Zdenek Pelc is the chairman of the Board of Directors, owner and former CEO of GZ Media the world’s biggest vinyl record producer.
Pelc has worked for GZ Media for more than 32 years; he is the longest running CEO in the history of the Czech Republic. GZ Media has been featured by The New York Times, Bloomberg, the BBC, and the AFP. Pelc has been awarded the prestigious prize for Entrepreneur of the Year 2015 in the Czech Republic. He graduated from the Faculty of Economics in Prague. He also studied at the St. Galen University in Boston and at the Harvard Business School.
Who is your role model? My role model is Kenneth D. Brody, who is the former chairman of the Export – Import Bank of the US and former partner at Goldman Sachs. He’s the person I want to follow. Private American Capital joined our company in 1997 with Ken leading the investor group. That gave me the opportunity to work with him for many years. It was a huge change for me, transitioning from small Czech conditions to the large financial world. He was the person who really empowered me and gave me the opportunity to strike out on my own to lead and build the company.
What was a professional challenge you personally faced in your career? When I joined the company in the 1980s, vinyl had already been losing ground to cassette tapes. By the early 1990s, the vinyl album was all but extinct, and the demand for vinyl records was close to zero. It was a tough period. We decided to keep the machines and never threw them out.
The decision not to throw out old vinyl pressing machines certainly paid off for us. Vinyl records rose from the ashes and made a return from near extension. There has been a mass resurgence of vinyl in recent years. Demand is growing by 50% year on year growth every year. It’s a kind of back-to-basics movement now. Vinyl was an inevitable reaction to the rise of digital music, which offers little room for art and the kind of tangibility people were used to. Some people just like their music to be touchable. The growth for vinyl records won’t last forever. It’s possible that making vinyl is a fashion that will disappear in a few years. Through this experience, I’ve learned to trust my intuition. I take in all the information I can gather. I listen to ideas and advice. Then I go with my gut, what my heart feels most strongly.
Any other challenge? Another challenge for me was that I started learning English when I was 40. I then enrolled at Harvard Business School over a three-year program at the age of 49. I was there between years 2000 and 2002. It was a tough period, because English was my fourth language, so I had difficulties learning all the materials. I spent lots of time learning, studying ‘til 4 or 5 in the morning every day to be prepared for the lessons. In the beginning, I was reluctant to apply for studies because I was 49, but then I gave it a try. I wanted to show my children that it is necessary to learn for your whole life. Self-growth is key to living fulfilling lives and having successful careers. I want to be a good role model for my children.
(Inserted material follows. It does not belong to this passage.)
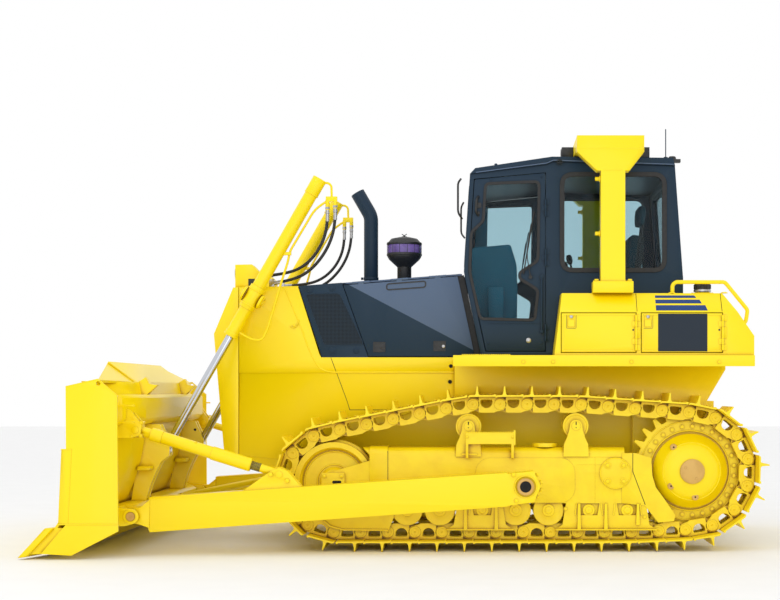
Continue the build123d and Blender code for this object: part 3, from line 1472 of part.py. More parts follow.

What are some leadership lessons you’ve learned? I’ve learned that a leader also has to work hard to be a good role model for other people in the company. I would not ask my employees to do something I wouldn’t do. It’s not easy to say, “you have to drink water,” while you yourself drink wine. Secondly, knowledge is essential in a company. Without knowledge I don’t believe we can be successful.
I’ve also learned that you can’t expect people to change quickly. You need to have patience – don’t be in a hurry for changes – because it takes time to convince people that what you are saying and doing is right and good for the future success of the company.
How would you describe your leadership style? I am a collaborative leader and I want to empower the team. It’s all about having the ability to listen and give people enough freedom and room to do a good job. I need to understand what motivates people. I use empathy to understand each person. You can be a better leader to your employees if you understand what they are going through. In every situation, I look at the other person and try to understand what they need and how I can address that. I try to offer my employees opportunities to learn and experience the things they want to learn about. I make sure they have opportunities and expose them to new things.
What is the key to your company’s success? The firm’s success lies in hard work, the ability to adapt to market conditions, the comprehensiveness and flexibility of its range, employee motivation, and innovation. The bottom line is that everything we achieve is down to the team, and without each one of us we couldn’t do what we’re doing – that breeds a healthy respect for each others’ skillsets and an acceptance of the need to listen to, learn from, and support each other.
How do you hire? I want to know what kind of person my potential employee is, and to get a sense of their desire to come here. Firstly, I ask for their past achievements and relevant experiences. I look for patterns in their life showing they’ve conceived of a plan in the past and accomplished it. To get to your current level, was it a steep trajectory? Did it take five or ten years to get to that particular level of achievement? That’s going to be predictive of what someone is going to do within our company.
What advice do you give college students? Young people nowadays are looking for easy ways to accomplish things, how to make their lives balanced and easy. They expect to perform well only if their salary is high. And I think it should be the opposite way – they first need to show what they can do and work hard, and if they do, they can be successful as well. And there has to be persistence, because anything worth doing in life requires persistence.